Q&A with Data Scientists: Wolfgang Steitz

Wolfgang Steitz, Senior Data Scientist, travel audience GmbH.
Wolfgang is currently working on real-time click prediction and user profiling at travel audience, a data-driven travel advertising platform. He holds a PhD from the University of Mainz, researching heuristic optimization methods and a Master’s degree from the University of Mannheim. For more info, visit his LinkedIn.

Q1. Is domain knowledge necessary for a data scientist?

For a successful data-driven project there is definitely domain knowledge required. However, that doesn’t mean a Data Scientist needs to become a domain export first, before he can start building some machine learning models. It’s enough to have some subject matter expert working closely with the Data Science team. If the goal is to build a high-performing machine learning model, you can obviously do without prior domain knowledge, proven many times in the Kaggle competitions. There, Data Scientist work on (well defined) model building tasks in domains most of them are not familiar with. Being a fast learner and interested in the domain obviously helps.

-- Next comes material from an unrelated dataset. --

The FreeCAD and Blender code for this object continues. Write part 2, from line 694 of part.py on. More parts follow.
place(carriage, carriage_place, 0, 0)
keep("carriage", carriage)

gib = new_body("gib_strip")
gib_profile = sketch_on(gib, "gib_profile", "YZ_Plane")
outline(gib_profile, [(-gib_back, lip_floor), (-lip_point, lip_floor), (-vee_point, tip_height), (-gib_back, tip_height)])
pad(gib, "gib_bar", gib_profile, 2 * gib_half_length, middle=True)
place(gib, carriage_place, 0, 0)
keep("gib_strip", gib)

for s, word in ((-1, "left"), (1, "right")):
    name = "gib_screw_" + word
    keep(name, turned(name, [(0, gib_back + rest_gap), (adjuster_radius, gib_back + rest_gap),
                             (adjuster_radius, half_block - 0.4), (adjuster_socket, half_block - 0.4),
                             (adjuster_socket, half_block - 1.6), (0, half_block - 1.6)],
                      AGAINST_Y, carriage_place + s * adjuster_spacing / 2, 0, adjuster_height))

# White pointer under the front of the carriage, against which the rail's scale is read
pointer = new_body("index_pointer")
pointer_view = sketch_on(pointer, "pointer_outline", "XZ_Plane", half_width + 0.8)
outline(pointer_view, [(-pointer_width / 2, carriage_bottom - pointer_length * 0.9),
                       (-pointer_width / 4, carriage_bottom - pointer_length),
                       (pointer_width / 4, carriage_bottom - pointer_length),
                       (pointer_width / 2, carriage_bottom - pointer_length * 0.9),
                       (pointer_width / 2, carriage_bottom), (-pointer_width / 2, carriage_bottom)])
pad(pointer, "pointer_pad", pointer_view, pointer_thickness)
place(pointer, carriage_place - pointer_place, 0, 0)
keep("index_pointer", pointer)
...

Q2. What should every data scientist know about machine learning?

There is definitely a lot to learn in the machine learning area and things are progressing fast. Every Data Scientist has a slightly different toolbox and that’s actually a good thing, as you are usually working in a team and your skills and tools complement one another. Nevertheless, there are some concepts that are common no matter what problem you are solving and which approach you are taking. One of the most important of those is experimental methodology (how to you evaluate and compare different models? How to tune your hyperparameters? What are different cross validation strategies? etc.). In my experience that’s what makes a good Data Scientist.

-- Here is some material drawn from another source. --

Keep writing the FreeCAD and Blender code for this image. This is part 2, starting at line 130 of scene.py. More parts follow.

Q3. What are the most effective machine learning algorithms?

The choice of algorithm strongly depends on the problem you are trying to solve, the amount of data you can play with and the computational resources you can access. There is no algorithm to rule them all! Nevertheless, I often recommend to use tree-based models, especially gradient boosting trees and the xgboost package. This methods often works quite well, as demonstrated in various Data Science competitions on Kaggle. Besides a good performance, boosted trees have some more advantages that makes them easy to apply: a) they usually cope with your data as is, no need to normalize or worry about co-linearity, etc b) easy to understand and communicate, c) model is able to find interactions automatically, d) quite robust and easy to apply. Overall, this makes boosted trees a good model to start with.

Q4. What is your experience with data blending?

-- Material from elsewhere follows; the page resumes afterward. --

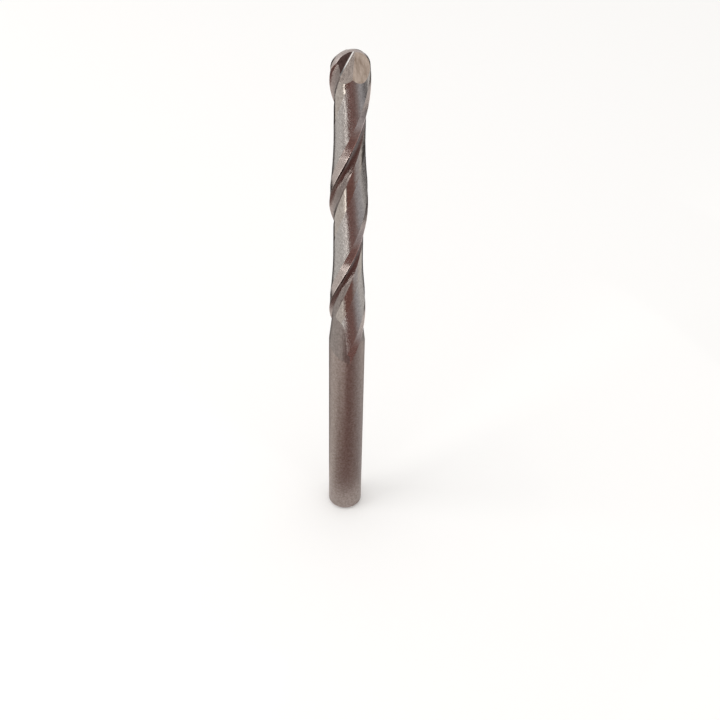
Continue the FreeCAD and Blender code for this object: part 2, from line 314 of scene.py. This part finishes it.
CARD_HEIGHT = 0.3 * MM
CARD_STEPS = 60
PAPER = (0.93, 0.90, 0.86)
STRIP = (5.0, 4.9, 4.7)
LINE = (0.05, 0.035, 0.03)
BROWN = (0.30, 0.155, 0.135)
TAUPE = (0.38, 0.29, 0.27)
SLATE = (0.70, 0.69, 0.71)
DUSK = (0.05, 0.04, 0.04)
SHANK_TAUPE = (0.46, 0.38, 0.35)
SHANK_BROWN = (0.32, 0.21, 0.19)
SHANK_DARK = (0.25, 0.14, 0.125)
SHANK_SLATE = (0.48, 0.43, 0.42)


def shaded_card(name, stops):
    """Even glow whose colour follows the azimuth in degrees round the cutter."""
    material = bpy.data.materials.new(name)
    material.use_nodes = True
    tree = material.node_tree
    tree.nodes.remove(tree.nodes["Principled BSDF"])
    place = tree.nodes.new("ShaderNodeTexCoord")
    azimuth = tree.nodes.new("ShaderNodeTexGradient")
    azimuth.gradient_type = "RADIAL"
    tree.links.new(place.outputs["Object"], azimuth.inputs["Vector"])
    ramp = tree.nodes.new("ShaderNodeValToRGB")
    tree.links.new(azimuth.outputs["Fac"], ramp.inputs["Fac"])
    elements = ramp.color_ramp.elements
    while len(elements) > 1:
        elements.remove(elements[-1])
    places = sorted({(angle + 180) % 360 / 360: colour for angle, colour in stops}.items())
    elements[0].position = places[0][0]
    elements[0].color = (*places[0][1], 1)
    for position, colour in places[1:]:
        element = elements.new(position)
        element.color = (*colour, 1)
    glow = new_node(tree, "ShaderNodeEmission", Strength=1.0)
    tree.links.new(ramp.outputs["Color"], glow.inputs["Color"])
    tree.links.new(glow.outputs["Emission"], tree.nodes["Material Output"].inputs["Surface"])
    return material


def ring_card(name, inner, outer, stops):
    """Ring between two radii in millimetres, coloured by azimuth, seen in reflections only."""
    corners = []
    for step in range(CARD_STEPS + 1):
        angle = 2 * math.pi * step / CARD_STEPS
        for reach in (inner, outer):
            corners.append((reach * math.cos(angle), reach * math.sin(angle), 0))
    faces = [(2 * i, 2 * i + 1, 2 * i + 3, 2 * i + 2) for i in range(CARD_STEPS)]
    card = staged(name, corners, faces, shaded_card(name, stops))
    card.location.z = CARD_HEIGHT
    card.visible_camera = False
    card.visible_diffuse = False
    card.visible_shadow = False
    card.visible_transmission = False
    card.visible_volume_scatter = False


def dark_side(edge, brown_end, taupe, slate):
    """Pale paper up to a bright strip, then a dark line, brown, and back to slate."""
    return [
        (edge - 7, PAPER), (edge - 5, STRIP), (edge - 2, STRIP), (edge, LINE), (edge + 4, LINE),
        (edge + 8, BROWN), (brown_end, BROWN), (taupe, TAUPE), (slate, SLATE),
    ]


# Colours at azimuths in degrees
LEFT_RIM = [(138, DUSK), (146, PAPER)]
RIGHT_RIM = [(5, PAPER), (42, PAPER), (54, DUSK)]
EARLY_RIM = [(345, SLATE), (2, PAPER), (20, DUSK)]
DARK_GAP = [(326, SLATE), (334, DUSK), (360, DUSK)]
SHANK_SIDE = [
    (188, PAPER), (215, SHANK_TAUPE), (250, SHANK_BROWN), (285, SHANK_DARK),
    (318, TAUPE), (350, SHANK_SLATE), (30, SLATE), (42, PAPER), (54, DUSK),
]
FOOT_SIDE = [(238, PAPER), (254, BROWN), (310, BROWN), (328, TAUPE), (348, SLATE)]

# Inner radius, outer radius and colours of each ring, from the shank outwards
RINGS = {
    "shank_card": (4, 20, SHANK_SIDE),
    "heel_card": (20, 28, dark_side(256, 320, 334, 350) + RIGHT_RIM),
    "foot_card": (28, 34, FOOT_SIDE + RIGHT_RIM),
    "inner_card": (34, 46, dark_side(240, 300, 310, 322) + [(345, SLATE)] + RIGHT_RIM),
    "waist_card": (46, 54, dark_side(251, 324, 338, 352) + EARLY_RIM[1:]),
    "middle_card": (54, 66, dark_side(247, 300, 310, 322) + EARLY_RIM),
    "outer_card": (66, 94, dark_side(232, 276, 296, 316) + [(345, SLATE)] + RIGHT_RIM),
    "rim_card": (94, 112, dark_side(232, 276, 296, 312) + DARK_GAP + RIGHT_RIM),
    "far_card": (112, 700, dark_side(202, 276, 296, 312) + DARK_GAP + RIGHT_RIM),
}
for name, (inner, outer, stops) in RINGS.items():
    ring_card(name, inner, outer, LEFT_RIM + stops)


# World and lamp

WORLD_COLOUR = (1.0, 0.99, 0.975)
WORLD_STRENGTH = 0.97
LAMP_PLACE = (-220, -60, 200)
LAMP_TARGET = (0, 0, 30)
LAMP_SIDE = 160
LAMP_WATTS = 0.2

world = bpy.data.worlds.new("studio")
bpy.context.scene.world = world
world.use_nodes = True
world.node_tree.nodes["Background"].inputs["Color"].default_value = (*WORLD_COLOUR, 1)
world.node_tree.nodes["Background"].inputs["Strength"].default_value = WORLD_STRENGTH

light = bpy.data.lights.new("key", "AREA")
light.shape = "SQUARE"
light.size = LAMP_SIDE * MM
light.energy = LAMP_WATTS
lamp = bpy.data.objects.new("key", light)
bpy.context.scene.collection.objects.link(lamp)
lamp.location = Vector(LAMP_PLACE) * MM
lamp.rotation_euler = (Vector(LAMP_TARGET) - Vector(LAMP_PLACE)).to_track_quat("-Z", "Y").to_euler()


# The camera of the photograph: 43 degrees above the floor, turned a little about its line of sight

FOCAL_PIXELS = 1287
IMAGE_PIXELS = 720
SENSOR_WIDTH = 36
ELEVATION = math.radians(43.41)
ROLL = math.radians(-1.31)
SHIFT_ACROSS = -0.79
SHIFT_UP = 17.85
DISTANCE = 98.63
LOOKED_AT_HEIGHT = 43.3625
NEAREST_SEEN = 1 * MM

level = Vector((1, 0, 0))
rise = Vector((0, math.sin(ELEVATION), math.cos(ELEVATION)))
inward = Vector((0, math.cos(ELEVATION), -math.sin(ELEVATION)))
viewpoint = (
    level * (-SHIFT_ACROSS * math.cos(ROLL) - SHIFT_UP * math.sin(ROLL))
    + rise * (SHIFT_ACROSS * math.sin(ROLL) - SHIFT_UP * math.cos(ROLL))
    - inward * DISTANCE
    + Vector((0, 0, LOOKED_AT_HEIGHT))
)
right = level * math.cos(ROLL) - rise * math.sin(ROLL)
up = level * math.sin(ROLL) + rise * math.cos(ROLL)
camera = bpy.data.objects.new("camera", bpy.data.cameras.new("camera"))
camera.data.sensor_width = SENSOR_WIDTH
camera.data.lens = SENSOR_WIDTH * FOCAL_PIXELS / IMAGE_PIXELS
camera.data.clip_start = NEAREST_SEEN
bpy.context.scene.collection.objects.link(camera)
turned = Matrix((right, up, -inward)).transposed().to_4x4()
turned.translation = viewpoint * MM
camera.matrix_world = turned
bpy.context.scene.camera = camera
bpy.context.scene.view_settings.view_transform = "Standard"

Combining different data sources is one of the central tasks when working on some real-world Data Science problem. I don’t remember one project where all information was contained in one nice data set. Often, there are several data sets that you potentially use, each with his own advantages and drawbacks. For example, one might have a higher granularity while another covers a wider range of cases. And another one might add some additional details that you want to use in your model. Combining all those together should obviously improve whatever you plan to do with the data afterwards. I was actually working on projects where the whole purpose was creating a process to ad-hoc blend data sets. However, there are some things one need to consider when combining data sets. It’s a huge increase in complexity, don’t underestimate the amount of work and maintenance it brings while in general your combined data set is an improvement, there are most likely some rare cases where you actually worsened things. If someone spots these, they are usually hard to explain (Why are you not using the correct number from data set A?) Overall, I think one needs to trade-off the benefits (more accurate, wider reach, more details, etc) with the complexity and potential errors it brings.

Q5. Predictive Modeling: How can you perform accurate feature engineering/extraction?

Feature engineering is the crucial part for building a successful model. The key is to have a proper evaluation strategy, so you can reliably decide if a feature is helping or not. Once you have that, you can get creative. Don’t hesitate to try some unintuitive features, as intuitive features are not necessarily the best ones.

Q6. Can data ingestion be automated?

Yes, data ingestion can be automated and it should be. The more automated your pipeline, the easier it is to try out new things and to replicate previous experiments. An automated pipeline takes more work to setup, but it definitely pays often during the course of the project. It also makes it easier to productize your project afterwards.

Q7. How do you ensure data quality?

It’s good practice to start with some exploratory data analysis before jumping to the modeling part. Doing some histograms and some time series is often enough to get a feeling for the data and know about potential gaps in the data, missing values, data ranges, etc. In addition, you should know where the data is coming from and what transformations it went through. Ones you know all this, you can start filling the gaps and cleaning your data. Eventually there is even another data set you want to take into account. For some model running in production, it’s a good idea to automate some data quality checks. These tests could be as simple as checking if the values are in the correct range or if there are any unexpected missing values. And of course someone should be automatically notified if things go bad.

Q8. How do you evaluate if the insight you obtain from data analytics is “correct”​ or “good”​ or “relevant”​ to the problem domain?

Presenting results to some domain experts and your customers usually helps. Try to get feedback early in the process to make sure you are working in the right direction and the results are relevant and actionable. Even better, collect expectations first to know how your work will be evaluated later-on.